Albany reserves the right to modify, supplement, amend or eliminate the coverages described in subparagraph (b) above, including, without limitation, the eligibility requirements and/or premiums, deductibles, co-payments or other charges relating thereto.

 

 

(d)     

Albany shall pay Executive for any accrued, unused vacation pursuant to existing corporate policy at Executive’s last rate of salary, less applicable withholdings and deductions required by law or otherwise agreed to by the parties. Said payment shall be made at the first normal pay date following the Retirement Date and irrevocability of this Agreement.
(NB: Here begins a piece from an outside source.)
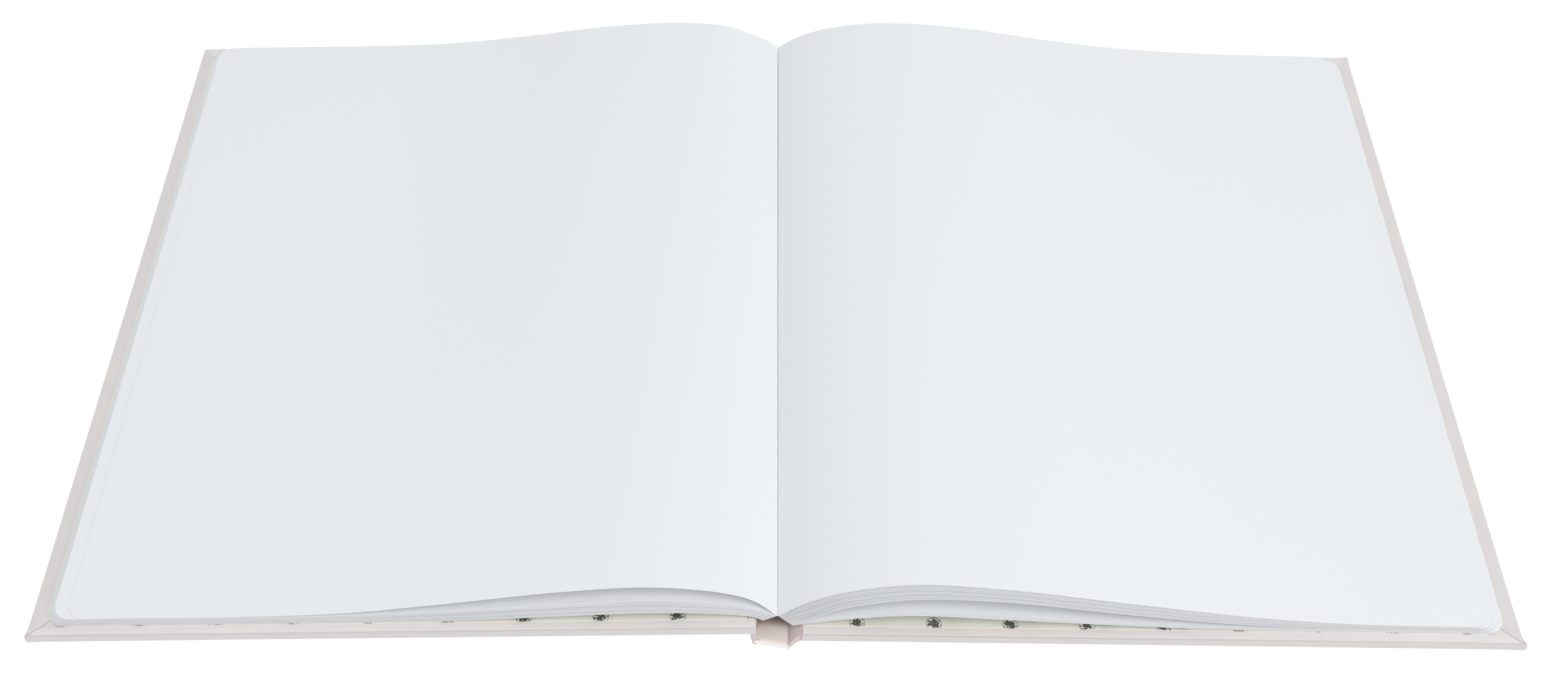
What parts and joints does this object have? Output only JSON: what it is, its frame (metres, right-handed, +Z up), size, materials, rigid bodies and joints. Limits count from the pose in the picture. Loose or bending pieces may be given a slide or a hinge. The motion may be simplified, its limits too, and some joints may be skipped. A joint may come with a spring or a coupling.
{
  "type": "open book",
  "caption": "Hardcover book lying open at its middle, with blank rounded-corner pages, paper-covered boards that close over the block, and patterned endpapers.",
  "frame": {"origin": "on the table under the gutter, at mid-height of the page", "axes": "+X across the book towards the back cover's fore-edge, +Y from tail to head, +Z up"},
  "size_m": [0.4449, 0.2862, 0.0223],
  "materials": {
    "board": "grey-brown binder's board, matt",
    "cover_paper": "pale pinkish grey covering paper, matt with a soft sheen",
    "endpaper": "cream-green paper printed with rows of small grey roundels of leaves",
    "page_paper": "smooth cool white uncoated paper"
  },
  "bodies": {
    "spine": {"spine_board": "board", "spine_cover_paper": "cover_paper"},
    "front_cover": {"front_board": "board", "front_cover_paper": "cover_paper", "front_pastedown": "endpaper"},
    "front_leaves": {"front_pages": "page_paper", "front_flyleaf": "endpaper"},
    "back_cover": {"back_board": "board", "back_cover_paper": "cover_paper", "back_pastedown": "endpaper"},
    "back_leaves": {"back_pages": "page_paper", "back_flyleaf": "endpaper"}
  },
  "joints": [
    {"name": "front_cover_hinge", "type": "hinge", "parent": "spine", "child": "front_cover", "pos_m": [-0.00576, 0, 0.00676], "axis": [0, 1, 0], "range_deg": [0, 91.48]},
    {"name": "back_cover_hinge", "type": "hinge", "parent": "spine", "child": "back_cover", "pos_m": [0.00282, 0, 0.00382], "axis": [0, -1, 0], "range_deg": [0, 90.66]},
    {"name": "front_leaves_hinge", "type": "hinge", "parent": "spine", "child": "front_leaves", "pos_m": [-0.00462, 0, 0.00792], "axis": [0, 1, 0], "range_deg": [0, 91.48], "deforming": ["front_pages", "front_flyleaf"]},
    {"name": "back_leaves_hinge", "type": "hinge", "parent": "spine", "child": "back_leaves", "pos_m": [0.00168, 0, 0.00498], "axis": [0, -1, 0], "range_deg": [0, 90.66], "deforming": ["back_pages", "back_flyleaf"]}
  ],
  "couplings": [
    {"joint": "front_leaves_hinge", "follows": "front_cover_hinge", "ratio": 1},
    {"joint": "back_leaves_hinge", "follows": "back_cover_hinge", "ratio": 1}
  ]
}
Albany and Executive agree that has accrued 25 unused vacation days.

 

 

(e)     

Any stock options, restricted stock units or long-term incentive awards that have been previously awarded to Executive shall be treated in accordance with the terms of plans under which such awards were granted and/or the applicable award agreement.

 

 

(f)     

Effective as of the Retirement Date, or such earlier date as Executive’s employment may be terminated in accordance with Paragraph 7 or 8, hereof, Executive will no longer be an employee of Albany, and will cease to accrue benefits under any pension, deferred compensation, 401(k), profit-sharing or other Albany employee welfare benefit plan.

 

 

(g)     

Executive shall be permitted to retain possession of his current Albany laptop, as well as his current mobile phone and Blackberry; provided that such devices will be cleansed of any Albany content by Albany GIS personnel, and any telecommunications or other services related to such device (or any other phone, mobile, data or computing devices) are to be provided by the Executive at his expense.

 

 

(i)     

Executive acknowledges and agrees that, except for this Agreement, Executive would have no right to receive all of the benefits described above.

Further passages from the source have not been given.